Old Trouts Judd Palmer, Peter Balkwill, Steve Kenderes, Steve Pearce and Bobby Hall - with backgrounds in sculpting, writing, illustrating and carpentry among them - formed the puppet theatre company on a ranch near the southern Alberta town of Pincher Creek in 1999 where they led a humble existence, sharing a coal-heated shack, collecting eggs and feeding the pigs.

After six months of what they describe as “monkish isolation,” the Old Trouts premiered their first production, The Unlikely Birth of Istvan, before an audience of cowboys and members of a neighbouring Hutterite colony who arguably witnessed one of the most original pieces of theatre in their lives.

Billed as an underground puppet production for adults, Istvan is “a fantastical visual poem about the essence of being human, from the perspective of puppets” and “an absurdist creation myth” that is equal parts Samuel Beckett and Sesame Street, according to the show’s creators.

The production, performed in silence with the puppets worn on the heads of the puppeteers, features an epic good-versus-evil battle between the soulful and artistic “That” and the hedonistic and ravenous “This”, who eats the flowers which That tries to paint. Throw in an Italian opera-singing pig, the birth of a puppet on stage and a rollicking musical score featuring salsa and polkas, and Istvan weaves a tale from birth to death, careening through the profane, the magical, the surreal and the sensual.

Performed before audiences in St. John’s, Montreal, Ottawa and Toronto, it also became one of One Yellow Rabbit’s top-selling shows, appearing at both its annual High Performance Rodeo in 2000 and during the Calgary-based performance theatre’s 2000-01 season. Since then, the Calgary-based Old Trouts have created a repertory of unique puppet theatre.

The Tooth Fairy, which debuted in 2001 and also appears as a book penned by Palmer as part of a literary series entitled Preposterous Fables for Unusual Children, published by Calgary-based Bayeux Arts Inc., blends the dark cinematic shades of Tim Burton and Terry Gilliam with the literary twists of the Brothers Grimm and Lewis Carroll. It follows a little girl (played by a real actor) who embarks on a journey to meet the Tooth Fairy and encounters pirates, monsters and a toothless castaway along the way.

In 2002, the Old Trouts premiered Beowulf, an “operatic extravaganza” based on the millennium-old eponymous Old English poem, which tells the tale of the monster Grendel who plagues the ancient Danish king, Hrothgar, and the feral Beowulf who defeats the monster and takes over the kingdom. Another regally named Old Trouts’ production, called The Ice King, is billed as a gothic allegory of hunger and hallucination, based on the true story of the doomed Franklin Expedition of 1845.

More recently, the puppet theatre company presented a glimpse into the Great Kitchen of Heaven with their production of The Last Supper of Antonin Carême - the story of “le cuisinier des rois et le roi des cuisiniers,” who during the French Revolution apprenticed at a humble Paris restaurant where he learned the “mysteries of transcendental cuisine.”
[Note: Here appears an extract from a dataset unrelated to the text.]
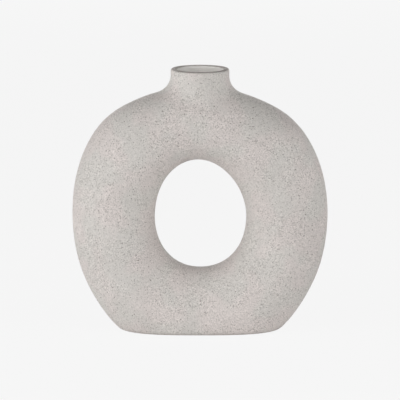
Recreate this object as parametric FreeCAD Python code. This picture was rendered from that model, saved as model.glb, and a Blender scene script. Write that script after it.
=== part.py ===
import FreeCAD, Part
import math
import os
from FreeCAD import Vector

# Ring body: an upright ring of clay with a hole through it. Its outline and its hole are each
# a rounded shape about one centre, with its own rise above the centre and drop below it. The
# base cut is how much of the round base the flat foot takes off.
ring_half_width = 120.7
ring_half_depth = 36.0
crown_rise = 123.8
base_drop = 139.6
base_cut = 31.1
hole_half_width = 42.8
hole_rise = 54.6
hole_drop = 48.9
wall_thickness = 5.0
shoulder_lean = 2.4

# Fullness of the four outlines: 2 is an ellipse, more is squarer, less is slimmer.
crown_fullness = 2.28
base_fullness = 2.0
hole_top_fullness = 1.93
hole_bottom_fullness = 2.14
station_count = 24

# Neck: a short collar that rises from the crown and flares out into the shoulders.
neck_rise = 17.7
mouth_radius = 22.2
lip_wall = 5.2
lip_rounding_share = 0.48
neck_spread = 0.5
neck_flare_radius = 16.0
inner_flare_radius = 10.0

# Foot: a flat slab with a rounded edge and a shallow recess that leaves a ring to stand on.
slab_thickness = 7.2
foot_rounding = 7.6
foot_ring_width = 8.0
recess_depth = 1.5

# Slip that joins the clay parts, and the glaze that lines the inside.
slip_thickness = 1.0
glaze_thickness = 0.5
unglazed_mouth_depth = 15.0

# How far a cutting tool runs past what it cuts, and how far the neck's own seam is turned
# away from the joint between the shells.
overrun = 20.0
seam_turn_degrees = 45

ring_centre_height = base_drop - base_cut
lip_radius = mouth_radius + lip_wall
lip_rounding = lip_wall * lip_rounding_share
crown_height = ring_centre_height + crown_rise
overall_height = crown_height + neck_rise
neck_start = ring_centre_height + (crown_rise + hole_rise) / 2
neck_joint_bottom = crown_height - slip_thickness
foot_joint_top = slab_thickness + slip_thickness
seam_half = slip_thickness / 2
glaze_top = overall_height - unglazed_mouth_depth
tool_reach = ring_half_width + ring_half_depth + overrun


def outline_radius(angle, half_width, rise, drop, top_fullness, bottom_fullness):
    """Distance from the ring's centre to an outline, in the direction of the angle."""
    upper = math.sin(angle) >= 0
    height = rise if upper else drop
    fullness = top_fullness if upper else bottom_fullness
    across = (abs(math.cos(angle)) / half_width) ** fullness
    along = (abs(math.sin(angle)) / height) ** fullness
    return (across + along) ** (-1 / fullness)


def section_poles(angle, inset):
    """The eight poles of the ring's section at one angle, whose curve is an exact ellipse."""
    outer = outline_radius(angle, ring_half_width - inset, crown_rise - inset, base_drop - inset,
                           crown_fullness, base_fullness)
    inner = outline_radius(angle, hole_half_width + inset, hole_rise + inset, hole_drop + inset,
                           hole_top_fullness, hole_bottom_fullness)
    middle = (outer + inner) / 2
    depth = ring_half_depth - inset
    lean = shoulder_lean * max(math.sin(angle), 0) ** 2
    corners = ((middle, -depth), (inner, -depth), (inner, 0), (inner, depth),
               (middle, depth), (outer, depth), (outer, 0), (outer, -depth))
    return [Vector(radius * math.cos(angle) - lean, y, ring_centre_height + radius * math.sin(angle))
            for radius, y in corners]


def ring_solid(inset):
    """The whole ring, drawn in by the inset on every side."""
    sections = [section_poles(math.tau * station / station_count, inset)
                for station in range(station_count)]
    parameters = [station / station_count for station in range(station_count + 1)]
    rails = []
    for rail_points in zip(*sections):
        rail = Part.BSplineCurve()
        rail.interpolate(Points=list(rail_points), PeriodicFlag=True, Parameters=parameters)
        rails.append(rail)
    poles = [list(row) for row in zip(*(rail.getPoles() for rail in rails))]
    weights = [[1, math.sqrt(0.5)] * (len(rails) // 2) for _ in poles]
    quarter_knots = [quarter / 4 for quarter in range(5)]
    surface = Part.BSplineSurface()
    surface.buildFromPolesMultsKnots(poles, rails[0].getMultiplicities(), [2] * len(quarter_knots),
                                     rails[0].getKnots(), quarter_knots, True, True, 3, 2, weights)
    return Part.Solid(Part.Shell([surface.toShape()]))


def level_slice(bottom, top):
    """A block wider than the vase, between two heights."""
    corner = Vector(-tool_reach, -tool_reach, bottom)
    return Part.makeBox(2 * tool_reach, 2 * tool_reach, top - bottom, corner)


def depth_slice(front, back):
    """A block wider and taller than the vase, between two depths."""
    corner = Vector(-tool_reach, front, -overrun)
    return Part.makeBox(2 * tool_reach, back - front, overall_height + 2 * overrun, corner)


def turned(solid):
    """The same solid about the neck's axis, with its own seam turned off the shells' joint."""
    solid.rotate(Vector(0, 0, 0), Vector(0, 0, 1), seam_turn_degrees)
    return solid


def bore(radius):
    """A round bore from inside the crown out past the lip."""
    return turned(Part.makeCylinder(radius, overall_height + overrun - neck_start, Vector(0, 0, neck_start)))


def neck_root_edges(solid, neck_radius):
    """The edges close round the upright axis where the neck meets the crown."""
    edges = []
    for edge in solid.Edges:
        middle = edge.valueAt((edge.FirstParameter + edge.LastParameter) / 2)
        close = math.hypot(middle.x, middle.y) < neck_radius + neck_spread + slip_thickness
        if close and middle.z > ring_centre_height and edge.BoundBox.ZMax < crown_height:
            edges.append(edge)
    return edges


def outer_body():
    """The vase's outside, filled: ring, flared neck and rounded foot."""
    neck = turned(Part.makeCone(lip_radius + neck_spread, lip_radius, overall_height - neck_start,
                                Vector(0, 0, neck_start)))
    body = ring_solid(0).fuse(neck).common(level_slice(0, overall_height + overrun))
    body = body.makeFillet(neck_flare_radius, neck_root_edges(body, lip_radius))
    foot_edges = [edge for edge in body.Edges if edge.BoundBox.ZMax < slab_thickness]
    return body.makeFillet(foot_rounding, foot_edges)


def inner_space(inset, bore_radius, floor, flare_radius):
    """The space inside the walls: the ring drawn in by the inset, and the bore of the neck."""
    space = ring_solid(inset).fuse(bore(bore_radius)).common(level_slice(floor, overall_height + overrun))
    return space.makeFillet(flare_radius, neck_root_edges(space, bore_radius))


def clay_hollow():
    """The hollow in the clay: wider than the mouth by the glaze that it takes below the lip."""
    lined = inner_space(wall_thickness, mouth_radius + glaze_thickness, slab_thickness,
                        inner_flare_radius)
    return lined.common(level_slice(0, glaze_top)).fuse(bore(mouth_radius))


def make_neck_collar(clay):
    """The upper end of the neck, with its rounded lip."""
    collar = clay.common(level_slice(crown_height, overall_height + overrun))
    lip_edges = [edge for edge in collar.Edges if edge.BoundBox.ZMin > overall_height - lip_rounding]
    return collar.makeFillet(lip_rounding, lip_edges)


def make_foot_slab(body):
    """The slab that closes the ring below, recessed so that the vase stands on a ring."""
    slab = body.common(level_slice(0, slab_thickness))
    underside = min(slab.Faces, key=lambda face: face.CenterOfMass.z)
    size = underside.optimalBoundingBox(False)
    shrink = FreeCAD.Matrix()
    shrink.scale(1 - 2 * foot_ring_width / size.XLength, 1 - 2 * foot_ring_width / size.YLength, 1)
    recess = Part.Face(underside.OuterWire.transformGeometry(shrink))
    return slab.cut(recess.extrude(Vector(0, 0, recess_depth)))


def split_seam(shells):
    """The slip between the two shells: one closed ring round the hole, and two outer strips."""
    seam = shells.common(depth_slice(-seam_half, seam_half)).Solids
    hole_ring = min(seam, key=lambda solid: solid.BoundBox.DiagonalLength)
    return hole_ring, [solid for solid in seam if not solid.isSame(hole_ring)]


def make_glaze_lining(hollow):
    """A thin coat on the inside of the walls and the floor, flush with the mouth above it."""
    coated = inner_space(wall_thickness + glaze_thickness, mouth_radius, slab_thickness + glaze_thickness,
                         inner_flare_radius + glaze_thickness)
    return hollow.common(level_slice(0, glaze_top)).cut(coated)


def make_parts():
    """Every piece of the vase, by its name."""
    body = outer_body()
    hollow = clay_hollow()
    clay = body.cut(hollow)
    shells = clay.common(level_slice(foot_joint_top, neck_joint_bottom))
    hole_seam, side_seams = split_seam(shells)
    return {
        "front_shell": shells.common(depth_slice(-tool_reach, -seam_half)),
        "rear_shell": shells.common(depth_slice(seam_half, tool_reach)),
        "side_seam_slip": Part.makeCompound(side_seams),
        "hole_seam_slip": hole_seam,
        "neck_collar": make_neck_collar(clay),
        "neck_joint_slip": clay.common(level_slice(neck_joint_bottom, crown_height)),
        "foot_slab": make_foot_slab(body),
        "foot_joint_slip": clay.common(level_slice(slab_thickness, foot_joint_top)),
        "glaze_lining": make_glaze_lining(hollow),
    }


os.makedirs("parts", exist_ok=True)
for name, shape in make_parts().items():
    shape.exportStep(f"parts/{name}.step")
    box = shape.BoundBox
    print(f"{name}: {len(shape.Solids)} solid(s), valid {shape.isValid()}, {shape.Volume:.0f} mm3,",
          f"x {box.XMin:.1f} to {box.XMax:.1f}, y {box.YMin:.1f} to {box.YMax:.1f},",
          f"z {box.ZMin:.1f} to {box.ZMax:.1f}")
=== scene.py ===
import bmesh
import bpy
import math
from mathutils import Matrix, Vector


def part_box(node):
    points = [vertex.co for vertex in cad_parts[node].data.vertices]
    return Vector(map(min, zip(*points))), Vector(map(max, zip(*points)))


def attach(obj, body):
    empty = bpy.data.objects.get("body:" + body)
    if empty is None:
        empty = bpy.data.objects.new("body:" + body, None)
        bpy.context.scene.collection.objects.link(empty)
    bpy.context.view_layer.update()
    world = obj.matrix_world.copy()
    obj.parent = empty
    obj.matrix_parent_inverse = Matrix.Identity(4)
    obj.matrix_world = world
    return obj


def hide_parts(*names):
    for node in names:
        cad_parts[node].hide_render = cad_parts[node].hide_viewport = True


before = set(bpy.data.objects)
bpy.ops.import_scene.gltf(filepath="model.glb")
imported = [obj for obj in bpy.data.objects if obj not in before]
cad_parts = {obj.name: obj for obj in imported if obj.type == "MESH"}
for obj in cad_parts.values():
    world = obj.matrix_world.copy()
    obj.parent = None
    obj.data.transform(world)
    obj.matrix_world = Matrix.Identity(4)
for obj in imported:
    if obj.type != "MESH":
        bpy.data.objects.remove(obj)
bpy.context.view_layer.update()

# The clay form: ring, neck and foot drawn as one skin of clay with an even wall, the way the outside
# runs on over every joint once the potter has smoothed it. The real pieces are cut from it further down.
ring_centre = 0.1085
ring_radius = 0.0818
ring_tube = 0.0425
crown_stretch = 1.09
base_stretch = 1.15
columns_round_ring = 96
columns_round_tube = 40
neck_opening = (22.5, 63)
foot_opening = (48.75, 99)
flare_rows = 5
pick_margin = 0.0001
hair_width = 0.00001
weld_distance = 0.000001


def lowest(node, axis):
    """Where a node of the vase starts along one axis, to the nearest micrometre."""
    return round(getattr(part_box(node)[0], axis), 6)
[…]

In addition to creating innovative puppet theatre, the Old Trouts are involved in a variety of different projects. The troupe has collaborated with Dandi Productions of Calgary to present several children’s shows for orchestras, including The Twins and the Monster, a recent work commissioned by the Edmonton Symphony Orchestra. On the road, the Old Trouts have toured California with The Death of Benvenuto Cellini, a puppet operetta in collaboration with Calgary-based Green Fools Theatre, a previous artistic home for Palmer and Kenderes.

The Old Trouts have also served as puppet masters on the Disney television series, Honey, I Shrunk the Kids, and have made their own films, including Commedia Moderna, a short for the Bravo! Canada cable television network, and directed by Toronto filmmaker Dev Singh, which uses puppets and stop-motion animation, and another one in the works based on the life of Rasputin. In the spring of 2004, the Old Trouts won a Rosie award for Best Experimental Program presented by the Alberta Motion Picture Industries Association for their film, The Execution of Margot Rumebe, directed by Calgary filmmaker Simon Dekker.

The Old Trouts are also into sculpture, and built a 15-metre-tall puppet machine and wind-powered clock using old combine harvesters and train whistles dragged out of junk graveyards across Alberta for Calgary-based Big Rock Brewery.

And, the Old Trouts also run workshops that teach participants physical performance techniques using full character masks; the movement-based, ensemble-building methodology of the great Japanese theatre director, Tadashi Suzuki; the medium of puppetry; and, of course, how to make the puppets.

The Old Trouts’ focus, however, always remains on their creations, since after all it’s the puppets that pull the heartstrings of their audiences.

As Balkwill once said: “The puppets allow viewers’ hearts to beat a little faster and see things with a childlike clarity that adults have often forgotten.”